— Start Available records —

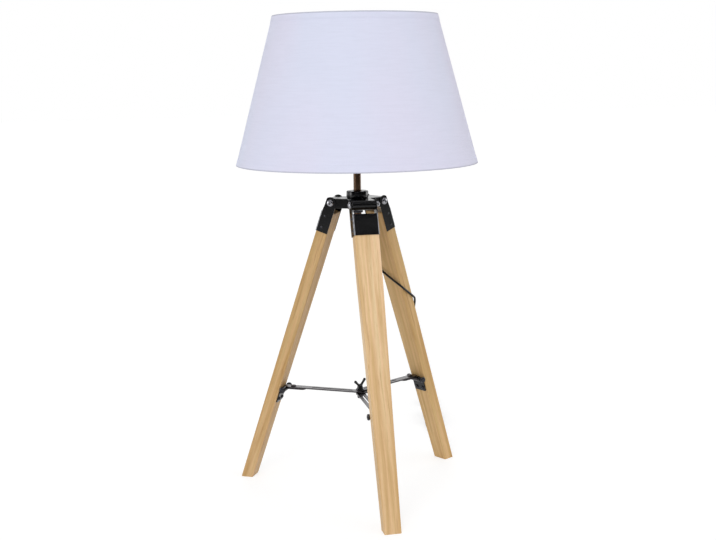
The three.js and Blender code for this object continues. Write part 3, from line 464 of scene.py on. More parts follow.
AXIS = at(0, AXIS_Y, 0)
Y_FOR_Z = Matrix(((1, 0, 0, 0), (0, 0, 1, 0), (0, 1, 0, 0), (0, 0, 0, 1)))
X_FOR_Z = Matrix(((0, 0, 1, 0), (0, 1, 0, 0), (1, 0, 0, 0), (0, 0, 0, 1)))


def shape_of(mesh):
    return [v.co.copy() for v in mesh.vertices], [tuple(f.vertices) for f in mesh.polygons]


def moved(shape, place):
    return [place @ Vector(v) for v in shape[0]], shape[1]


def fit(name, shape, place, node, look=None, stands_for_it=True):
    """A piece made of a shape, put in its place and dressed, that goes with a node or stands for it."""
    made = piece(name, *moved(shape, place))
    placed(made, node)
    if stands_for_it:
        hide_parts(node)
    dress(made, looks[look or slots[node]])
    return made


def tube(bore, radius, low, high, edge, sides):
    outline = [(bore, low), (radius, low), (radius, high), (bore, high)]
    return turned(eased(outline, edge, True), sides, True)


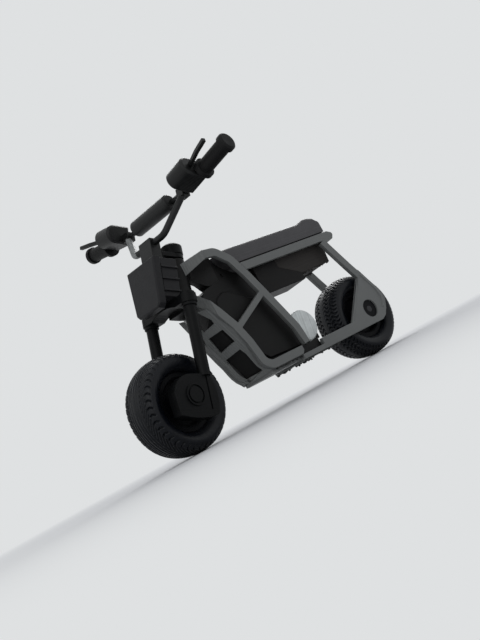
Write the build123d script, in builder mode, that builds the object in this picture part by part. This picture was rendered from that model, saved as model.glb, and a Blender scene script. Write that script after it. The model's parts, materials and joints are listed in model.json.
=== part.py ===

— End Available records —
— Start Available records —

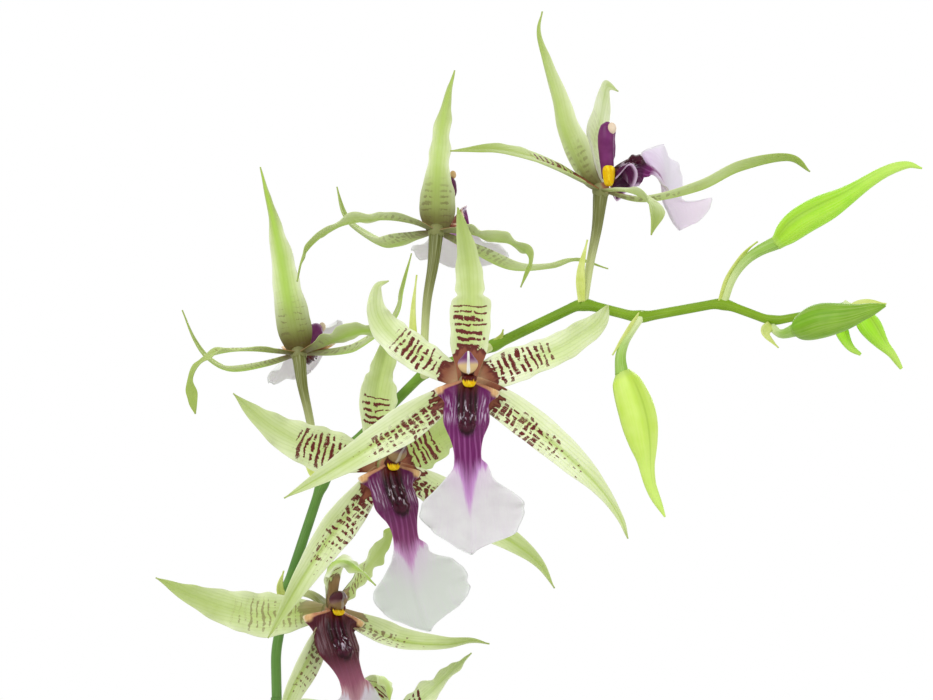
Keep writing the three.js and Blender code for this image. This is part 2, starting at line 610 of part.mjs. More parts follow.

— End Available records —

Goal of the exercise: Begin at the line that has "The three.js and Blender code for this object" in the entries above; stop after the line that has "return turned(eased(outline, edge, True), sides, True)". Transcribe exactly those lines and no others.

Response:
The three.js and Blender code for this object continues. Write part 3, from line 464 of scene.py on. More parts follow.
AXIS = at(0, AXIS_Y, 0)
Y_FOR_Z = Matrix(((1, 0, 0, 0), (0, 0, 1, 0), (0, 1, 0, 0), (0, 0, 0, 1)))
X_FOR_Z = Matrix(((0, 0, 1, 0), (0, 1, 0, 0), (1, 0, 0, 0), (0, 0, 0, 1)))


def shape_of(mesh):
    return [v.co.copy() for v in mesh.vertices], [tuple(f.vertices) for f in mesh.polygons]


def moved(shape, place):
    return [place @ Vector(v) for v in shape[0]], shape[1]


def fit(name, shape, place, node, look=None, stands_for_it=True):
    """A piece made of a shape, put in its place and dressed, that goes with a node or stands for it."""
    made = piece(name, *moved(shape, place))
    placed(made, node)
    if stands_for_it:
        hide_parts(node)
    dress(made, looks[look or slots[node]])
    return made


def tube(bore, radius, low, high, edge, sides):
    outline = [(bore, low), (radius, low), (radius, high), (bore, high)]
    return turned(eased(outline, edge, True), sides, True)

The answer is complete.